*SUPPLIED INFORMATION*.
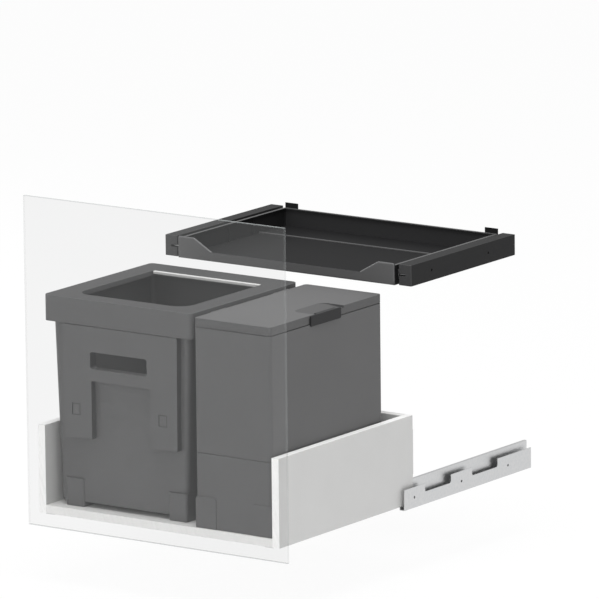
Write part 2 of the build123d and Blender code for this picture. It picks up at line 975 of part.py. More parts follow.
def lid_grip():
    """Dark grip on the lid's edge: a face plate with a lap that lies in the scoop."""
    outer = small_right + grip_thickness
    inner = small_right - grip_lap
    top = lid_top - grip_top_gap
    lap = outline([
        (inner, scoop_height(inner)),
        (inner, scoop_height(inner) + grip_lap_sheet),
        (outer, scoop_height(small_right) + grip_lap_sheet),
        (outer, scoop_height(small_right)),
        (small_right, scoop_height(small_right)),
    ])
    plate = block(small_right, outer, grip_front, grip_back, grip_low, top)
    plate = fillet(plate.edges().filter_by(Axis.X), grip_radius)
    outer_rim = plate.faces().sort_by(Axis.X)[-1].edges()
    plate = fillet(outer_rim, grip_edge)
    plate -= block(small_right - overrun, small_right + slide_gap, grip_front, grip_back, grip_low, lid_low)
    return plate + along_y(lap, scoop_front + scoop_corner, grip_back - grip_radius)


def apron():
    """Front of the tray: a low lip between two raised wings."""
    points = [
        (-tray_half_width, tray_low),
        (-tray_half_width, tray_wing),
        (-wing_inner, tray_wing),
        (-lip_inner, tray_lip),
        (lip_inner, tray_lip),
        (wing_inner, tray_wing),
        (tray_half_width, tray_wing),
        (tray_half_width, tray_low),
    ]
    face = outline(points)
    face = fillet(face.vertices().group_by(Axis.Y)[-1], wing_radius)
    face = fillet(face.vertices().group_by(Axis.Y)[0], apron_radius)
    plate = along_y(face, tray_front, tray_front + apron_thickness)
    under = plate.edges().filter_by(Axis.X).group_by(Axis.Z)[0].group_by(Axis.Y)[0]
    return fillet(under, apron_under_radius)


def tray():
    """Shallow open tray with a rim, inner ribs and the scooped front."""
    half = tray_half_width
    front = tray_front + apron_thickness / 2
    outer = along_z(rounded_area(-half, half, front - tray_corner, tray_back, tray_corner), tray_low, tray_rim)
    rim_area = rounded_area(-half, half, front - tray_corner, tray_back, tray_corner)
    rim_inner = rounded_area(
        tray_rim_width - half,
        half - tray_rim_width,
        front - tray_corner * 2,
        tray_back - tray_rim_width,
        tray_corner - tray_rim_width,
    )
    inner = rounded_area(
        tray_wall - half, half - tray_wall, front - tray_corner * 2, tray_back - tray_wall, tray_corner - tray_wall
    )
    shell = outer - along_z(inner, tray_low + tray_floor, tray_rim + overrun)
    shell += along_z(rim_area, tray_rim - tray_rim_thickness, tray_rim) - along_z(rim_inner, tray_low, tray_rim + overrun)
    shell -= block(-half - overrun, half + overrun, front - tray_corner * 2, front, tray_low - overrun, tray_rim + overrun)
    shell += apron()
    for rib in tray_ribs():
        shell += rib
    return shell


def tray_ribs():
    """Upright ribs on the inside of both side walls."""
    inner = tray_half_width - tray_wall - tray_rib_proud
    outer = tray_half_width - tray_wall / 2
    high = tray_rim - tray_rib_drop
    ribs = []
    for i in range(tray_rib_count):
        y = tray_front + tray_rib_first + tray_rib_pitch * i
        rib = block(inner, outer, y, y + tray_rib_width, tray_low + tray_floor / 2, high)
        ribs += [rib, other_side(rib)]
    return ribs


def tray_rail():
    """Angle on the tray's side whose tongue runs in the housing, with a stop at its back."""
    leg_low = housing_middle - tray_rail_leg / 2
    face = tray_half_width
    leg = block(
        face, face + tray_rail_sheet, tray_rail_front, tray_rail_back - tray_corner, leg_low, leg_low + tray_rail_leg
    )
    back = tray_rail_back
    tongue = block(face + tray_rail_sheet / 2, tongue_tip, tray_rail_front, back, tongue_low, tongue_high)
    stop_inner = housing_inner + housing_wall + slide_gap
    stop = block(
        stop_inner, tongue_tip, back - tray_rail_sheet, back, tongue_low, tongue_low + tray_stop_height
    )
    return leg + tongue + stop


def housing():
    """Channel on the cabinet wall with a slot towards the tray and screw holes behind it."""
    slot_low_z = housing_middle - housing_slot / 2
    slot_high_z = housing_middle + housing_slot / 2
    path = [
        (housing_inner, slot_low_z),
        (housing_inner, housing_low),
        (opening_half, housing_low),
        (opening_half, housing_high),
        (housing_inner, housing_high),
        (housing_inner, slot_high_z),
    ]
    body = along_y(folded_sheet(path, housing_wall), housing_front, housing_back)
    for i in range(tray_hole_count):
        y = housing_front + tray_hole_inset + tray_hole_pitch * i
        low = opening_half - housing_wall - overrun
        body -= rod_x(low, opening_half + overrun, y, housing_middle, fixing_hole_radius)
    return body


def housing_caps():
    """End caps of one housing; the front one has a notch for the tongue."""
    front = housing_front - cap_thickness
    front_cap = block(housing_inner, opening_half, front, housing_front, housing_low, housing_high)
    notch = block(
        housing_inner - overrun,
        tongue_tip + cap_notch_gap,
        front - overrun,
        housing_front + overrun,
        tongue_low - cap_notch_gap,
        tongue_high + cap_notch_gap,
    )
    rear_cap = block(
        housing_inner, opening_half, housing_back, housing_back + cap_thickness, housing_low, housing_high
    )
    return grouped([front_cap - notch, rear_cap])


def guide(y):
    """Slide block that fills the housing and has a groove for the tongue."""
    inner = housing_inner + housing_wall
    body = block(
        inner,
        opening_half - housing_wall,
        y,
        y + guide_length,
        housing_low + housing_wall,
        housing_high - housing_wall,
    )
    groove = block(
        inner - overrun,
        tongue_tip + slide_gap,
        y - overrun,
        y + guide_length + overrun,
        tongue_low - slide_gap,
        tongue_high + slide_gap,
    )
    return body - groove


def tray_guides():
    rear = tray_rail_back - tray_rail_sheet - tray_travel - slide_gap - guide_length
    return grouped([guide(housing_front + guide_inset), guide(rear)])


def rear_hooks():
    """Hook plates on the tray's back wall that stand above its rim."""
    inner = tray_half_width - hook_width - hook_inset
    plate = block(
        inner, inner + hook_width, tray_back, tray_back + hook_sheet, tray_low + hook_low, tray_low + hook_high
    )
    return both_sides(plate)


right_bracket = wall_bracket()
right_fixed_channel = channel(channel_outer, channel_tip, cabinet_rail_front)
right_middle = middle_rail()
right_pads = glide_pads()
right_drawer_channel = channel(inner_channel_back, inner_channel_tip, drawer_rail_front)
right_side = drawer_side()
right_front_bracket = front_bracket()
right_rear_bracket = rear_bracket()
right_tray_rail = tray_rail()
right_housing = housing()
right_caps = housing_caps()
right_guides = tray_guides()

nodes = {
    "wall_bracket_right": right_bracket,
    "wall_bracket_left": other_side(right_bracket),
    "fixed_rail_right": right_fixed_channel,
    "fixed_rail_left": other_side(right_fixed_channel),
    "middle_rail_right": right_middle,
    "middle_rail_left": other_side(right_middle),
    "glide_pads_right": right_pads,
    "glide_pads_left": other_side(right_pads),
    "drawer_rail_right": right_drawer_channel,
    "drawer_rail_left": other_side(right_drawer_channel),
    "drawer_side_right": right_side,
    "drawer_side_left": other_side(right_side),
    "bottom_board": bottom_board(),
    "back_board": back_board(),
    "floor_screws": floor_screws(),
    "front_bracket_right": right_front_bracket,
    "front_bracket_left": other_side(right_front_bracket),
    "rear_bracket_right": right_rear_bracket,
    "rear_bracket_left": other_side(right_rear_bracket),
    "rear_bracket_screws": rear_bracket_screws(),
    "clear_front": clear_front(),
    "large_bin": large_bin(),
    "bag_frame": bag_frame(),
    "bag_bar": bag_bar(),
    "small_stand": small_stand(),
    "stand_screws": stand_screws(),
    "small_bin": small_bin(),
    "small_lid": lid(),
    "lid_hinge_pins": lid_hinge_pins(),
    "lid_grip": lid_grip(),
    "tray": tray(),
    "tray_rail_right": right_tray_rail,
    "tray_rail_left": other_side(right_tray_rail),
    "tray_rear_hooks": rear_hooks(),
    "tray_housing_right": right_housing,
    "tray_housing_left": other_side(right_housing),
    "housing_caps_right": right_caps,
    "housing_caps_left": other_side(right_caps),
    "tray_guides_right": right_guides,
    "tray_guides_left": other_side(right_guides),
}

os.makedirs("parts", exist_ok=True)
for name, shape in nodes.items():
    export_step(shape, f"parts/{name}.step")
    print(name, len(shape.solids()))
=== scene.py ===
# %% [markdown]
# # A pull-out bin frame
# This lesson dresses a finished CAD model in Blender.
# The model is a drawer on hidden runners that carries two waste bins, with a tray above them.
# Its shapes are already exact, so most of the work here is surfaces, edges and light.
# The first cell loads the model. Nothing that it loads is moved or reshaped: where an edge needs
# more care, a copy of the node stands in for it.

# %% Load the model
import json
import math

import bpy
from mathutils import Matrix, Vector

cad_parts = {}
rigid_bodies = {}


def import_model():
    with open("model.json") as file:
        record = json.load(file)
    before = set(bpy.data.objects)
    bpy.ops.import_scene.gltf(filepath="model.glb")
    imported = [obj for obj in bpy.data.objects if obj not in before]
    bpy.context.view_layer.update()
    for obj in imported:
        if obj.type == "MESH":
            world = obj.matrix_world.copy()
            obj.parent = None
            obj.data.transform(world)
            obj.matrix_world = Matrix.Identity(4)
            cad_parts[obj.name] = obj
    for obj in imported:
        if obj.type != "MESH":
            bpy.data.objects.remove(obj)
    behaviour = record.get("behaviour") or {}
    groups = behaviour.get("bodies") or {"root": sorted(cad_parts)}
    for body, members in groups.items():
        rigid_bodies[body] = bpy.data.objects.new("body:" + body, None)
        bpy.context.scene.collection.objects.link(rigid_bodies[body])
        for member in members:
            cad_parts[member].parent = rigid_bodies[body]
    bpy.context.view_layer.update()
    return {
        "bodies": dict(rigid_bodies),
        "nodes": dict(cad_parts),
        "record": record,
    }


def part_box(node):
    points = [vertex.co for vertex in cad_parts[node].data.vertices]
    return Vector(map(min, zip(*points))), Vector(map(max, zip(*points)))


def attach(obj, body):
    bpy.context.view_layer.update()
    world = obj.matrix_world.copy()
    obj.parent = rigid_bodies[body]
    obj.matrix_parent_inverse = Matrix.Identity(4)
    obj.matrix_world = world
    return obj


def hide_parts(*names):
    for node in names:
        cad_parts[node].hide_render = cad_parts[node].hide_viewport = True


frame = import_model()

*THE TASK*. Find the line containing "zip(*points))), Vector(map(max, zip(*points)))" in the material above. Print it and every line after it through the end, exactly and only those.

*ANSWER TO THE PROBLEM*.
    return Vector(map(min, zip(*points))), Vector(map(max, zip(*points)))


def attach(obj, body):
    bpy.context.view_layer.update()
    world = obj.matrix_world.copy()
    obj.parent = rigid_bodies[body]
    obj.matrix_parent_inverse = Matrix.Identity(4)
    obj.matrix_world = world
    return obj


def hide_parts(*names):
    for node in names:
        cad_parts[node].hide_render = cad_parts[node].hide_viewport = True


frame = import_model()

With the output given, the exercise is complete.